M82 (NGC 3034) is the prototype of an Irregular Galaxy. Its core seems to have suffered dramatically from a "recent" close encounter with its companion M81, being in a heavy starburst and displaying conspicuous dark lanes. This turbulent explosive gas flow is also a strong source of radio noise. In the infrared light, M82 is the brightest galaxy in the sky. Irregular galaxies contain large clouds of interstellar gas mixed with young and old stars and have no obvious nuclear bulge or spiral arms.


CLUSTERS OF GALAXIES:

On very large scales (remember first lecture) galaxies are found to form clusters. Our own galaxy, the Milky Way, inhabits in a cluster that we call the the Local Group which contains about 30 galaxies of which the Milky Way, M31 and M33 are the three largest galaxies. On even greater scales the galaxy clusters themselves form clusters called superclusters that can be tens to hundreds of millions of light years across. These superclusters resemble huge ribbons or sheets in space. Between these superclusters are great voids containing relatively few galaxies. Why galaxies are distributed like this is still a mystery to us all.

 

 

 

Here is one of the largest objects that anyone will ever see on the sky. Each of the fuzzy blobs in the above picture is a galaxy, together making up the Perseus Cluster, one of the closest clusters of galaxies. We view the cluster through the foreground of faint stars in our own Milky Way galaxy. It takes light roughly 300 million years to get here from there, so we only see this cluster as it existed during the age of the dinosaurs. Also known as Abell 426, the center of Perseus cluster is a prodigious source of X-ray radiation, and so helps us study how clusters formed and how gas and dark matter interact. The Perseus Cluster of Galaxies is part of the Pisces-Perseus supercluster, which spans over 15 degrees and contains over 1000 galaxies.



HUBBLE'S LAW:


In 1920 Hubble discovered that very distant galaxies appeared to be moving away from us according to a simple empirical law, now called Hubble's Law. The law is stated in a simple formula: Vr=H0d, where Vr is the recession velocity of the galaxy - computed from the spectral red shift - d is the distance to the galaxy and H0 is Hubble's constant H0=25 km/s/Mly=80 km/s/Mpc (read "80 kilometers per second per megaparsec"). In other words, the Hubble constant parameter gives the relation between the easy to measure recession velocity of galaxies to the very hard to-measure distance to galaxies.


 
 
Example(s): 

 A galaxy that is 600 Mpc from us would be receding at a speed of:
 Vr= (80 km/s/Mpc)*(600 Mpc)=48,000 km/s or c/6!!

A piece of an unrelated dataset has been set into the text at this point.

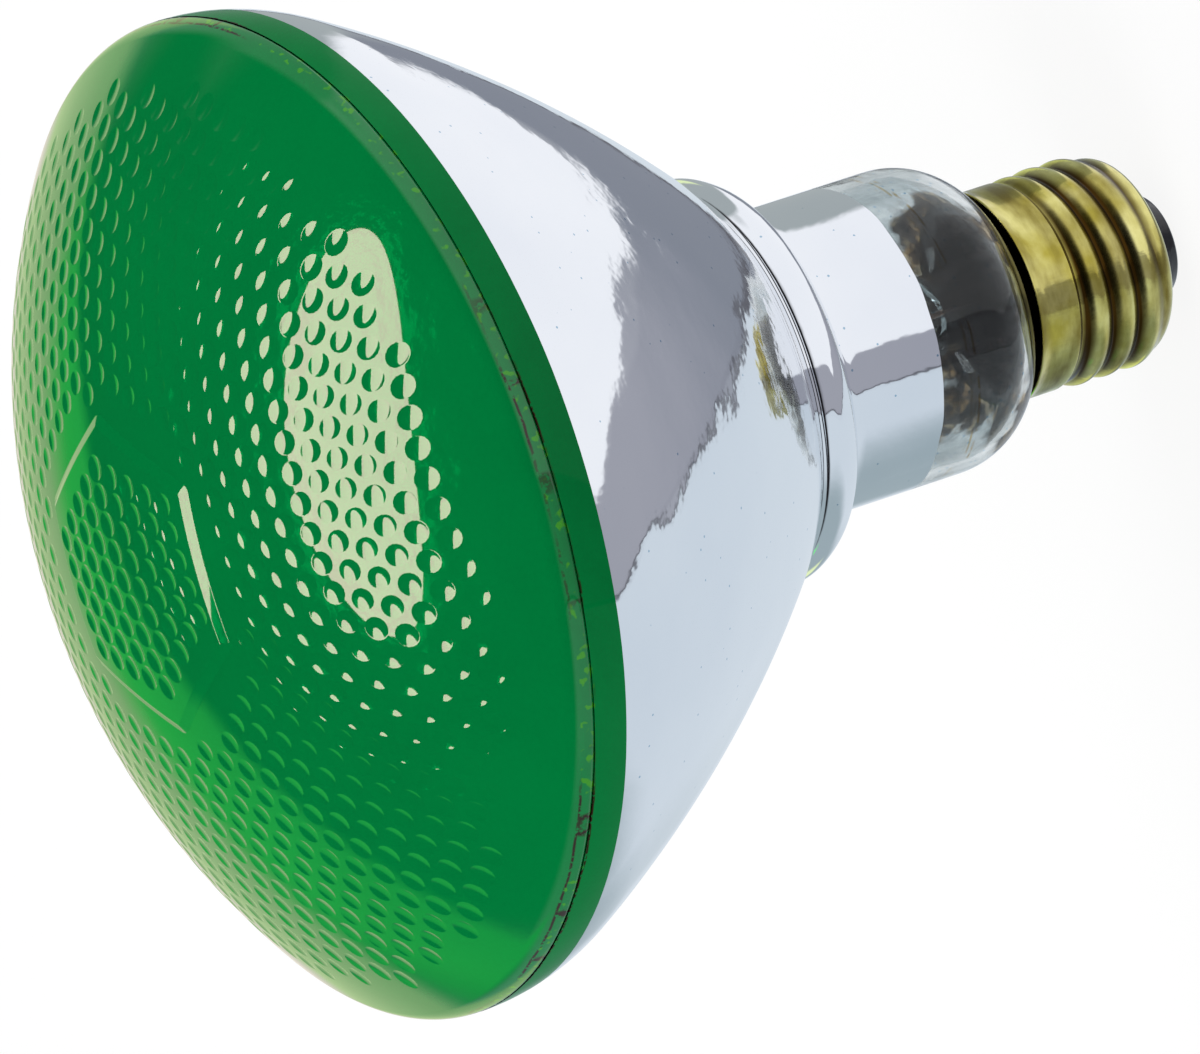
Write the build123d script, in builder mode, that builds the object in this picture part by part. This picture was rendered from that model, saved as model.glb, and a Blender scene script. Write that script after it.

 THE AGE OF THE UNIVERSE FORM HUBBLE CONSTANT:
 Age = 1/H = (1/25) Mly*s/km = (40,000) * (c*y)*s/km = 12 billion years!

Galaxies that are relatively close to the Milky Way do not necessarily recede from us; some are actually approaching us because of gravitational attraction. Indeed, about 5 billion years from now, just as the Sun is about to become a red giant, the Andromeda Galaxy will collide with the Milky Way!